[What to work on]:
Set down the whole listing verbatim.

Start

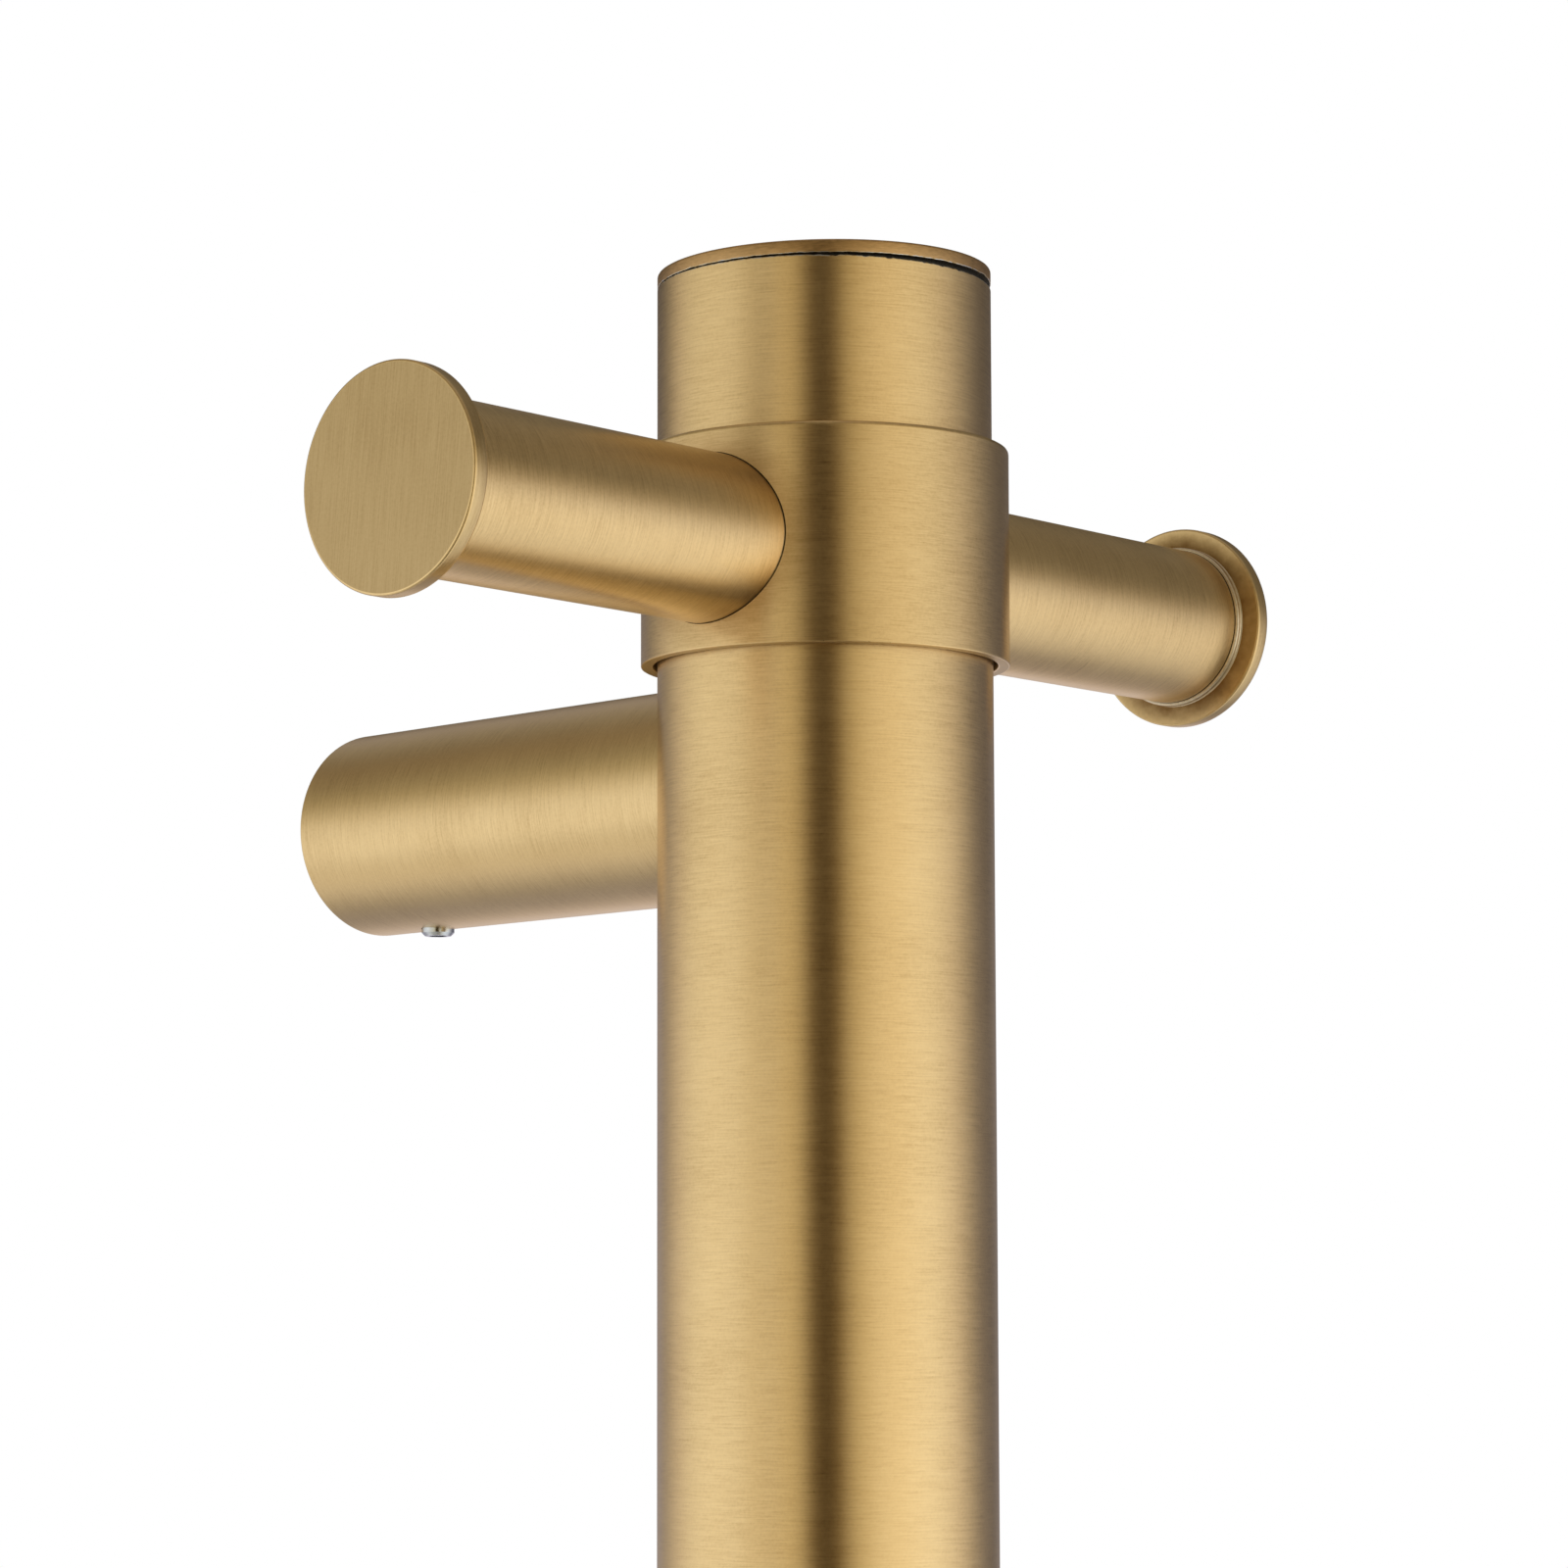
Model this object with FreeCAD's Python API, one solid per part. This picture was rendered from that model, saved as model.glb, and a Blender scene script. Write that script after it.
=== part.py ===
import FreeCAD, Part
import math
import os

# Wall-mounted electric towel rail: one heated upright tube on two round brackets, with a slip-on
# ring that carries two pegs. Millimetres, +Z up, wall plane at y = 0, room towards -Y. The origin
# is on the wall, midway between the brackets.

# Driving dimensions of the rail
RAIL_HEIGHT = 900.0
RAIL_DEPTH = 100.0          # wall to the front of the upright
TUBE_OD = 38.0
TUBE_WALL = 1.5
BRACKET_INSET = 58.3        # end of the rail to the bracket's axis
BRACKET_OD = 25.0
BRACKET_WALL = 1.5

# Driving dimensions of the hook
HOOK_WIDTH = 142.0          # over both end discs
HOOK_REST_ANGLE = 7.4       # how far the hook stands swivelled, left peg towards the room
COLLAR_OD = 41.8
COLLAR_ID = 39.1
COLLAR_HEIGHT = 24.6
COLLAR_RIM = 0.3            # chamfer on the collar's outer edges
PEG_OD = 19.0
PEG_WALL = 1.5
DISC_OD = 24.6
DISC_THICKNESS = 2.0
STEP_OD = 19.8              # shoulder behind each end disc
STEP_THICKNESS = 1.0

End

[Reply to the task]:
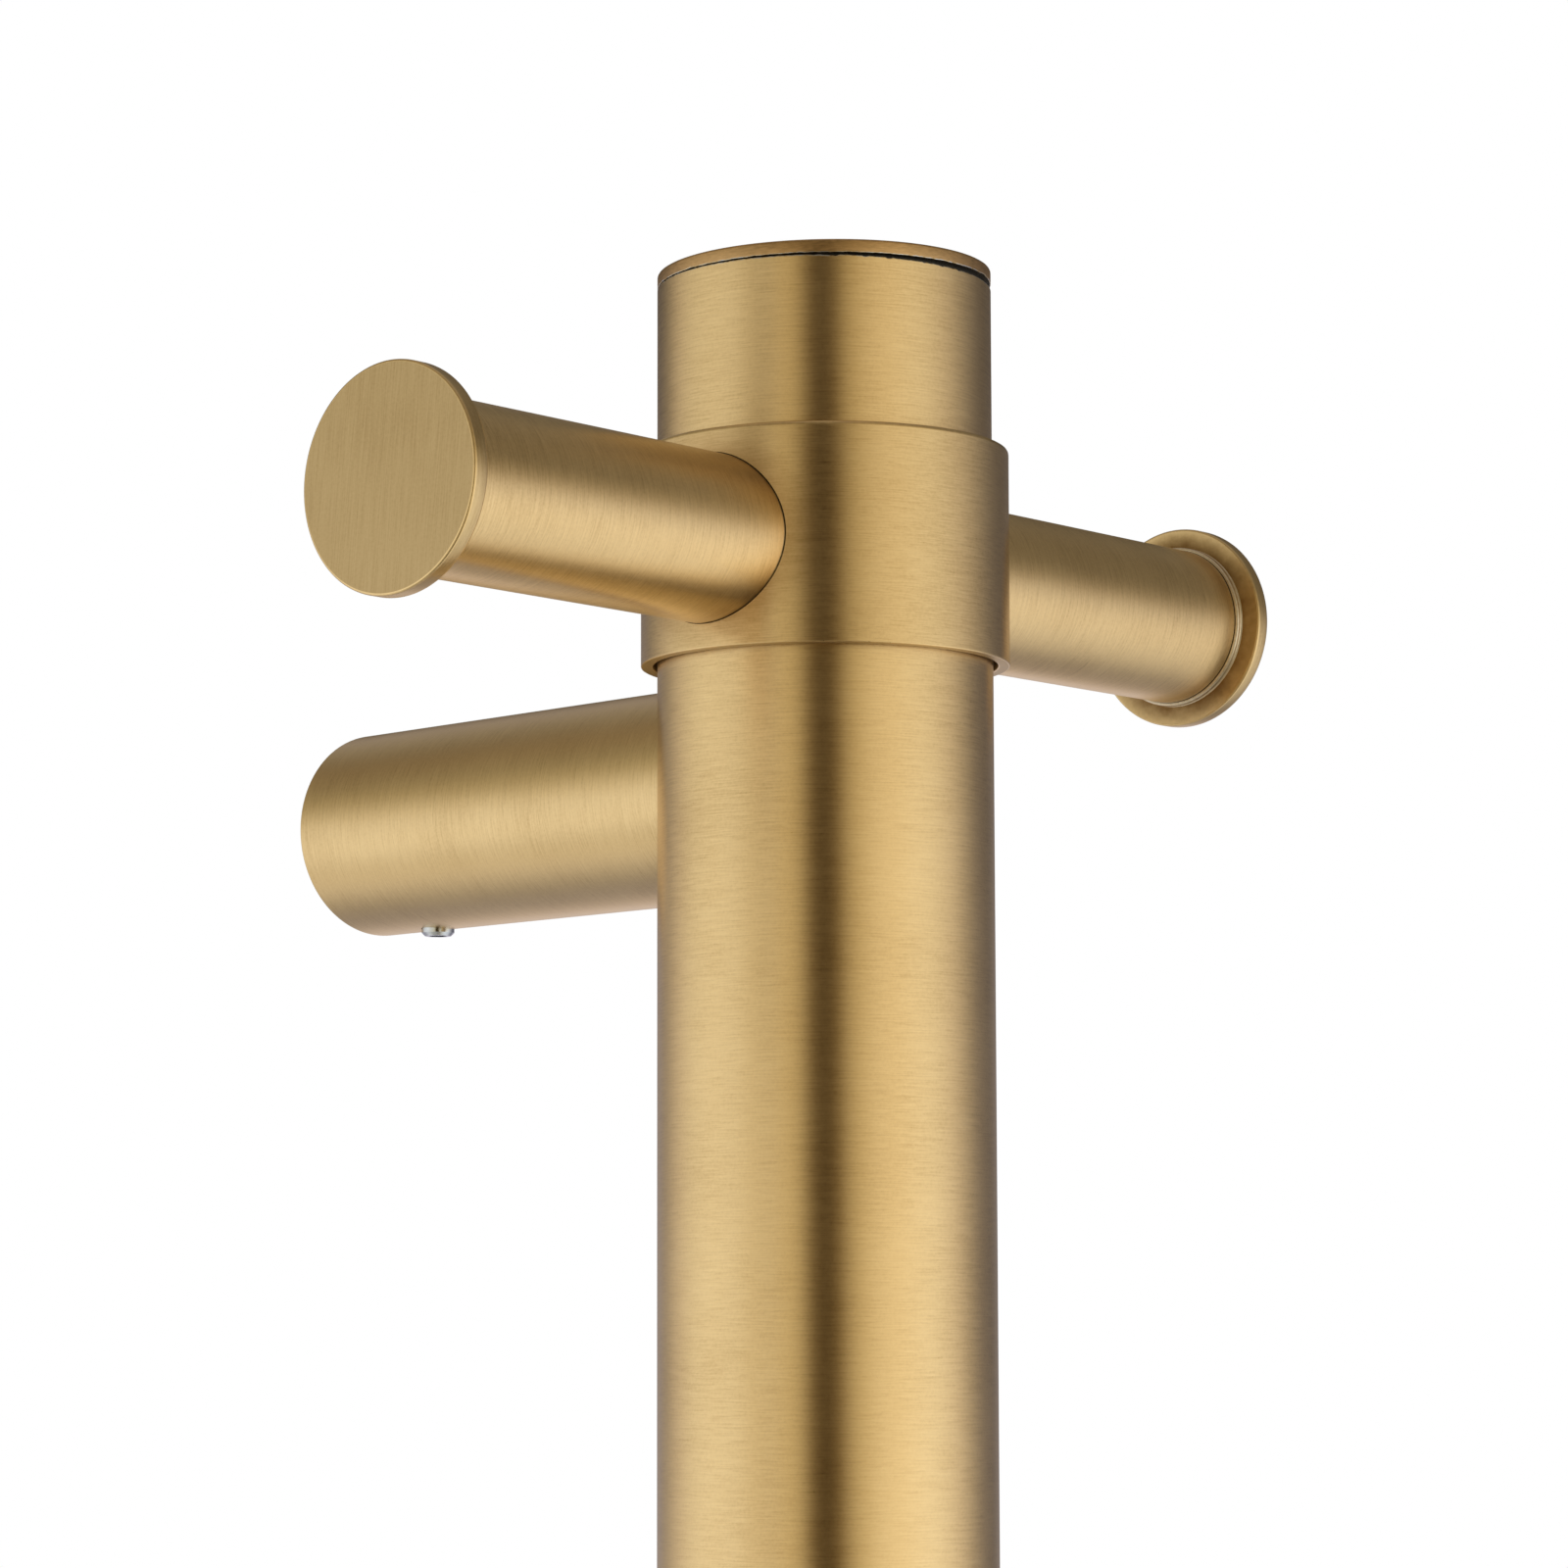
Model this object with FreeCAD's Python API, one solid per part. This picture was rendered from that model, saved as model.glb, and a Blender scene script. Write that script after it.
=== part.py ===
import FreeCAD, Part
import math
import os

# Wall-mounted electric towel rail: one heated upright tube on two round brackets, with a slip-on
# ring that carries two pegs. Millimetres, +Z up, wall plane at y = 0, room towards -Y. The origin
# is on the wall, midway between the brackets.

# Driving dimensions of the rail
RAIL_HEIGHT = 900.0
RAIL_DEPTH = 100.0          # wall to the front of the upright
TUBE_OD = 38.0
TUBE_WALL = 1.5
BRACKET_INSET = 58.3        # end of the rail to the bracket's axis
BRACKET_OD = 25.0
BRACKET_WALL = 1.5

# Driving dimensions of the hook
HOOK_WIDTH = 142.0          # over both end discs
HOOK_REST_ANGLE = 7.4       # how far the hook stands swivelled, left peg towards the room
COLLAR_OD = 41.8
COLLAR_ID = 39.1
COLLAR_HEIGHT = 24.6
COLLAR_RIM = 0.3            # chamfer on the collar's outer edges
PEG_OD = 19.0
PEG_WALL = 1.5
DISC_OD = 24.6
DISC_THICKNESS = 2.0
STEP_OD = 19.8              # shoulder behind each end disc
STEP_THICKNESS = 1.0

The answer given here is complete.